Computational Biology Program
The Computational Biology Program focuses on the development and application of computational methods to improve the diagnosis, prevention and treatment of diseases in the context of personalize medicine. The program currently has two main lines of research: One focused on the analysis of transcriptomic data, both at bulk and single cell resolution; and the other one focused on developing new file formats for storing and accessing omics data.
Reverse engineering the transcriptome via Machine Learning methods
Genes and their corresponding pathways form networks that regulate various cellular functions that are critical in tumor development. These networks, coined Gene Regulatory Networks (GRNs), define the regulatory relationships among genes and provide a concise representation of the transcriptional regulatory landscape of the cell. Further, different phenotypes can lead to activation of different functional pathways by different global rewiring of the underlying GRNs. Further, with the use of single-cell RNA sequencing (scRNA-Seq) technologies, it is now possible to acquire gene expression data for each individual cell in samples containing up to millions of cells. These cells can be further grouped into different states along an inferred cell differentiation path, which are potentially characterized by similar, but distinct enough, gene regulatory networks. Hence, it would be desirable for scRNA-Seq GRN inference methods to capture the GRN dynamics across cell states. However, current GRN inference methods produce a unique GRN per input dataset (or independent GRNs per cell state), failing to capture these regulatory dynamics.
We are currently developing several methods for uncover the underlying transcriptional rewiring based on both bulk and single cell RNA-Seq data, and applying them to several diseases.
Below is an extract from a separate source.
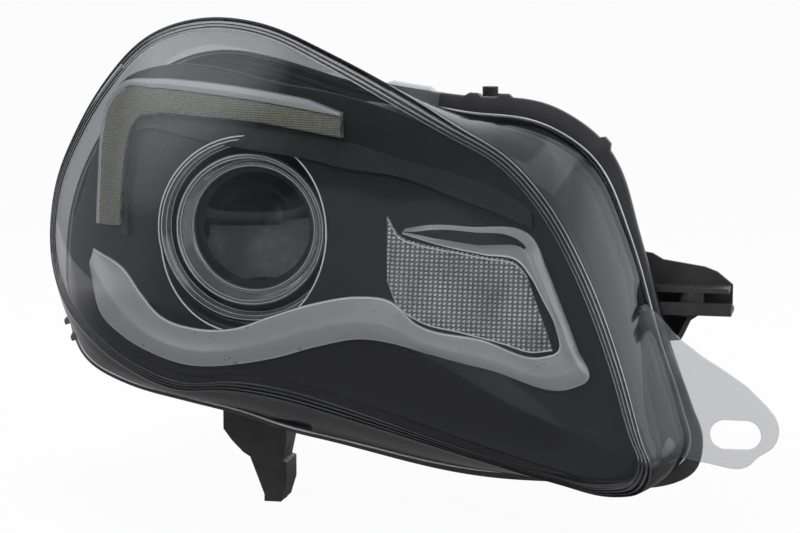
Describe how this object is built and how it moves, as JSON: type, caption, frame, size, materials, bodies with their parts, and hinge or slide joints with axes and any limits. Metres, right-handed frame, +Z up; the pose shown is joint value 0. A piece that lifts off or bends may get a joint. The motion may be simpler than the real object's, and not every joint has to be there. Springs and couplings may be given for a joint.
{
  "type": "car headlight assembly",
  "caption": "Swept-back car headlight with a round projector, an L-shaped daytime light guide, a fluted turn signal and aiming gear in a black housing.",
  "frame": {"origin": "on the axis of the inner arm's bolt sleeve, 5 mm below its upper face", "axes": "+X towards the middle of the car (the grille side), -Y forwards, +Z up along the bolt"},
  "size_m": [0.527, 0.2991, 0.3339],
  "materials": {
    "black_moulding": "satin, fine grained polypropylene",
    "lens_clear": "clear hard-coated polycarbonate",
    "gloss_black": "piano black",
    "satin_silver": "satin metallised",
    "bright_chrome": "bright metallised",
    "guide_clear": "finely prismed light guide",
    "flute_clear": "clear fluted",
    "board_green": "circuit board",
    "black_rubber": "matt",
    "red_rubber": "matt silicone",
    "optic_glass": "polished",
    "amber_glass": "amber coated",
    "cast_metal": "as cast",
    "steel": "zinc plated",
    "white_nylon": "natural nylon",
    "black_nylon": "glass-filled nylon",
    "brass": "bare",
    "ceramic": "igniter moulding"
  },
  "bodies": {
    "lamp": {"housing": "black_moulding", "housing_back": "black_moulding", "inner_arm": "black_moulding", "lower_leg": "black_moulding", "outer_lens": "lens_clear", "lens_tab": "lens_clear", "lens_seal": "black_rubber", "main_bezel": "gloss_black", "bezel_ring": "satin_silver", "drl_light_guide": "guide_clear", "drl_trim": "bright_chrome", "drl_led_board": "board_green", "wing_trim": "satin_silver", "wing_insert": "gloss_black", "turn_lens": "flute_clear", "turn_reflector": "bright_chrome", "pivot_stud": "steel", "levelling_motor": "black_nylon", "motor_screws": "steel", "rear_cover_seal": "black_rubber", "ballast": "cast_metal", "ballast_gasket": "black_rubber", "ballast_screws": "steel", "led_driver": "black_nylon", "driver_screws": "steel", "main_connector": "black_nylon", "connector_pins": "brass", "vent_caps": "black_rubber", "arm_sleeve": "steel", "leg_insert": "brass", "ear_sleeve": "steel", "ear_bracket": "black_moulding", "ear_screws": "steel"},
    "cup": {"pivot_cup": "white_nylon"},
    "beam": {"carrier_frame": "black_nylon", "projector_glass": "optic_glass", "projector_ring": "bright_chrome", "lens_holder": "cast_metal", "projector_reflector": "cast_metal", "shutter_carrier": "steel", "shutter_pin": "steel", "shutter_solenoid": "black_nylon", "xenon_bulb": "ceramic", "projector_screws": "steel"},
    "flap": {"shutter_flap": "steel"},
    "retainer": {"bulb_retainer": "steel"},
    "spindle": {"levelling_spindle": "white_nylon"},
    "adjuster": {"height_adjuster": "white_nylon"},
    "slider": {"aim_slider": "steel"},
    "screw": {"aim_screw": "white_nylon"},
    "knob": {"aim_knob": "black_nylon"},
    "cover": {"rear_cover": "black_moulding"},
    "turn_holder": {"turn_bulb_holder": "white_nylon", "turn_bulb": "amber_glass", "turn_holder_seal": "red_rubber"}
  },
  "joints": [
    {"name": "aim_yaw", "type": "hinge", "parent": "lamp", "child": "cup", "pos_m": [-0.36, 0.07, 0.072], "axis": [0, 0, 1], "range_deg": [-2, 2]},
    {"name": "level_tilt", "type": "hinge", "parent": "cup", "child": "beam", "pos_m": [-0.36, 0.07, 0.072], "axis": [1, 0, 0], "range_deg": [-3, 3]},
    {"name": "spindle_slide", "type": "slide", "parent": "lamp", "child": "spindle", "axis": [0, 1, 0], "range_m": [-0.0052, 0.0052]},
    {"name": "aim_slide", "type": "slide", "parent": "lamp", "child": "slider", "axis": [0, 1, 0], "range_m": [-0.0073, 0.0073]},
    {"name": "adjuster_turn", "type": "hinge", "parent": "lamp", "child": "adjuster", "pos_m": [-0.36, 0.16, -0.025], "axis": [0, 1, 0], "continuous": true},
    {"name": "aim_screw_turn", "type": "hinge", "parent": "lamp", "child": "screw", "pos_m": [-0.154, 0.11, 0.072], "axis": [0, 1, 0], "continuous": true},
    {"name": "aim_knob_turn", "type": "hinge", "parent": "lamp", "child": "knob", "pos_m": [-0.154, 0.12837, 0.095], "axis": [0, 0, 1], "continuous": true},
    {"name": "shutter_flip", "type": "hinge", "parent": "beam", "child": "flap", "pos_m": [-0.293, 0.049, 0.009], "axis": [1, 0, 0], "range_deg": [0, 35], "stiffness_Nm_per_rad": 0.01, "springref_deg": -17.19},
    {"name": "bulb_retainer_twist", "type": "hinge", "parent": "beam", "child": "retainer", "pos_m": [-0.293, 0.124, 0.033], "axis": [0, 1, 0], "range_deg": [0, 30]},
    {"name": "rear_cover_twist", "type": "hinge", "parent": "lamp", "child": "cover", "pos_m": [-0.293, 0.18, 0.033], "axis": [0, 1, 0], "range_deg": [0, 40]},
    {"name": "turn_holder_twist", "type": "hinge", "parent": "lamp", "child": "turn_holder", "pos_m": [-0.13, 0.1, 0.008], "axis": [0, 1, 0], "range_deg": [0, 45]}
  ],
  "couplings": [
    {"joint": "spindle_slide", "follows": "level_tilt", "m_per_rad": 0.097},
    {"joint": "aim_slide", "follows": "aim_yaw", "m_per_rad": 0.206},
    {"joint": "aim_knob_turn", "follows": "aim_screw_turn", "ratio": 1.6}
  ]
}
We envision that the developed methods will provide additional novel insights to the understanding of the key transcriptional rewiring associated with several cancer malignancies, increased by our ability to follow up in the clinic.
Standards-based compression and encryption of genomic data for cancer research
Genomic medicine is an emerging field in cancer and is evolving rapidly regarding technology, the magnitude of data generation, organization and analyses. Currently, next-generation sequencing (NGS) technologies (such as whole genome sequencing (WGS), whole exome sequencing (WES), transcriptome, etc.) are used in a research setting; it is still not a common practice to use omics data in clinical care. At present, the majority of cancer patients receive treatments that are minimally informed by omics data; electronic medical records consist of patient-centric data (such as cancer diagnoses, medical history, demographics, imaging, vital signs, lab results, medications, etc.). However, cancer genomic data is not stored or queried through electronic medical records. As the price of sequencing goes down, the majority of the cancer patients will be sequenced in the clinic for diagnosis and treatment and as more samples are sequenced data management needs will arise, and large volumes of data must be compressed, stored, and securely and efficiently accessed.
Given the pressing matter to address the genomic data growth issues, there has been several specialized compressors for genomic data proposed in the last 10 years, some achieving outstanding compression gains. Among those, the CRAM format is the one that has seen wider adoption. However, the original human-readable format (known as FASTQ and SAM files) are still largely compressed using inefficient general-purpose compression schemes, such as gzip. The main challenges for the adoption of efficient specialized formats are i) the lack of guarantees for long-term support, ii) technical limitations for efficient fine-grained selective access on the compressed data, and iii) lack of support for integrated annotation and encryption of compressed genomic information. Therefore, an urgent need exists to develop new formats for the representation of genomic information that can address these limitations and the informatic tools that draw on these new formats to provide the field of cancer genomics with a unified framework for effective and secure data storage and retrieval.
We are developing a new format for genomic information representation that builds upon the current efforts by the International Organization for Standardization (ISO) to generate a set of specifications for a standard-based representation of these data. We are also building the informatic tools that act on the newly proposed formats to generate the needed framework for efficient and secure handling of the genomic data. The proposed framework has the potential to accelerate the field of cancer genomics, since it provides the means to aid (re-) analysis of the genomic data by allowing efficient selective access on the compressed data, to reduce storage and transmission burden, to provide a secure and efficient sharing of re-analyzed data, and to annotate newly discovered copy number variations (CNVs) directly on the compressed data, among others.
"Uncovering biomarkers via machine learning methods to improve diagnosis, prevention and treatment of diseases in the context of personalize medicine”,
Dr. Mikel Hernáez, Program Director.